Friday, September 10, 2010

Plant of the week: Frankenia thymifolia

Well,  here is the first plant of the week, Frankenia thymifolia.  So many plants are looking good in the garden. But I have been admiring this little guy for some time and since I learned of it this year it seems like a good plant to write about.  I have been obsessed for some time with tough Med type plants (this one is actually from the Mediterranean) that look mossy.  Mossy can add such a nice texture and lends a cool restful feeling to the garden. I picked up a 4" pot of this wooly thyme doppleganger  (I don't know how to do the umlaut over the "a") at Brita's (Grown by Native Sons) back in spring.
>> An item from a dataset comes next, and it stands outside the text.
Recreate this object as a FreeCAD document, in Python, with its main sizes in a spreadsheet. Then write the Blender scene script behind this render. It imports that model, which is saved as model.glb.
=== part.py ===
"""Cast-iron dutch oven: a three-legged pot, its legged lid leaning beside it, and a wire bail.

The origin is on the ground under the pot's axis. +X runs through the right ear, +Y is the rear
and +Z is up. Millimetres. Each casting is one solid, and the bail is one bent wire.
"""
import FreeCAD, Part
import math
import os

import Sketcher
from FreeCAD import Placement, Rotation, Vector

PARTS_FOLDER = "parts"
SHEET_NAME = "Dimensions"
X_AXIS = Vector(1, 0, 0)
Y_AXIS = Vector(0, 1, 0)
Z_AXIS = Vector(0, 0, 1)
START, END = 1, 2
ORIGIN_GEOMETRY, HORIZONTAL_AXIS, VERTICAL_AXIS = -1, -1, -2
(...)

Being a compulsive propagator I took some tiny cuttings and planted the original plant.  After a week the cuttings rooted and over a series of weeks I propagated and planted out many more plants.  P.S.  it will self layer if you just leave it alone. Though I am sure I sped things up in this way.   I was pleased to find that it stood up to occasional traffic and full sun.   It is a very pleasant dark green now but I have seen photos on-line that show it to have a red autumn color, something to hope for/ look forward to. It's also supposed to have small pink flowers, again echoing thyme, but I have yet to see them.

Here is a couple photos of the planting in the pocket garden.
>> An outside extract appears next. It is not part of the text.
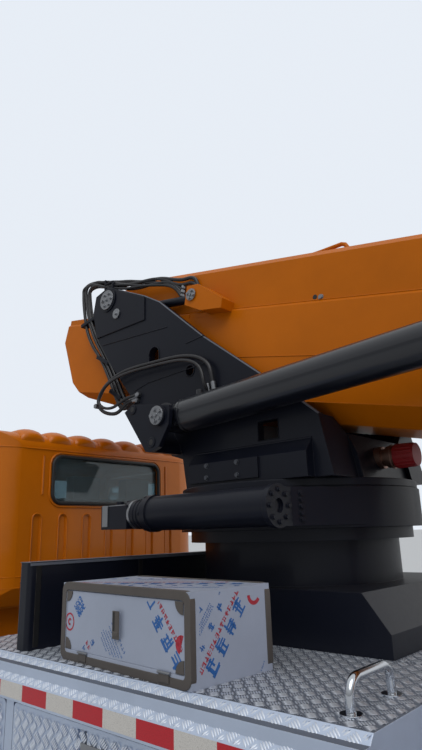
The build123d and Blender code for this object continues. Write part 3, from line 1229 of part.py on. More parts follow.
# Grab handle: chromed bow on two round feet, screwed to the deck
HANDLE_X = 1164
HANDLE_Y = (DECK_HALF - 145, DECK_HALF - 356)
HANDLE_RADIUS = 12
HANDLE_HEIGHT = 76
with BuildPart() as grab_handle:
    with BuildLine(Plane.YZ.offset(HANDLE_X)) as bow:
        FilletPolyline((HANDLE_Y[1], DECK_TOP + 2), (HANDLE_Y[1], DECK_TOP + HANDLE_HEIGHT),
                       (HANDLE_Y[0], DECK_TOP + HANDLE_HEIGHT), (HANDLE_Y[0], DECK_TOP + 2), radius=40)
    with BuildSketch(Plane(origin=(HANDLE_X, HANDLE_Y[1], DECK_TOP + 2), z_dir=(0, 0, 1))):
        Circle(HANDLE_RADIUS)
    sweep(path=bow.wire())
    for foot_y in HANDLE_Y:
        bar_z(HANDLE_X, foot_y, 27, DECK_TOP, DECK_TOP + 5)
grab_handle.part.label = "grab_handle"
export_step(grab_handle.part, "parts/grab_handle.step")
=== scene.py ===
import math
import random

import bmesh
import bpy
from mathutils import Matrix, Vector


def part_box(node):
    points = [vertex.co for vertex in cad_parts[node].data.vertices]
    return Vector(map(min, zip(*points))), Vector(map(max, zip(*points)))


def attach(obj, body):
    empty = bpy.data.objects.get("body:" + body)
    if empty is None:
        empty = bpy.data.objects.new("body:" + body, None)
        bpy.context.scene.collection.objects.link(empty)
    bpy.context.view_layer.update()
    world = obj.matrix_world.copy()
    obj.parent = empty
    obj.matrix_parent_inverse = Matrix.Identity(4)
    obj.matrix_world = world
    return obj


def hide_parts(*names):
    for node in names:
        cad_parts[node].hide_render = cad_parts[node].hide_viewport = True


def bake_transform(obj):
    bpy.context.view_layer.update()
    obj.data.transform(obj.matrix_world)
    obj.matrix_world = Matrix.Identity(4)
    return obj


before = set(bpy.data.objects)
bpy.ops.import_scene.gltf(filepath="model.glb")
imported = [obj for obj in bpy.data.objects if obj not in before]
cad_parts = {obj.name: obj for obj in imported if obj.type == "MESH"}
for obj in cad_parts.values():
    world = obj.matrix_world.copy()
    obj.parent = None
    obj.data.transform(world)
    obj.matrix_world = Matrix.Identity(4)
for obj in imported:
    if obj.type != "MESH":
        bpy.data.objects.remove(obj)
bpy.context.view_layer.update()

# View
# The photographer stands on the ground left of the deck, at eye height, and looks up and
# across the turret. Yaw turns from the truck's front towards its right side.
EYE = Vector((0.405, 2.35, 1.6))
YAW, PITCH, ROLL = (math.radians(angle) for angle in (48.03, 15.64, -1.633))
LENS = 27.1
X_AXIS, Y_AXIS, Z_AXIS = Vector((1, 0, 0)), Vector((0, 1, 0)), Vector((0, 0, 1))
look = Vector((math.cos(YAW) * math.cos(PITCH), -math.sin(YAW) * math.cos(PITCH), math.sin(PITCH)))
right = look.cross(Z_AXIS).normalized()
above = right.cross(look)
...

Thursday, September 9, 2010

Alright already...

Alright already, I'll blog.  I've resisted until now, poor grammar, inevitable inconsistency and fact that I'm not a writer have kept me from sharing.  Recently though I've been reading so many great So Cal garden blogs that I feel compelled to be a part of the community. And now that I have started my own garden (the front yard at least) there is plenty to talk about.

So I guess you can look forward to plant geekery,  close up shots of carrots and beets and pictures of ornamental grass.

For now here's a shot of the boardwalk....

Nice to meet you. And happy gardening.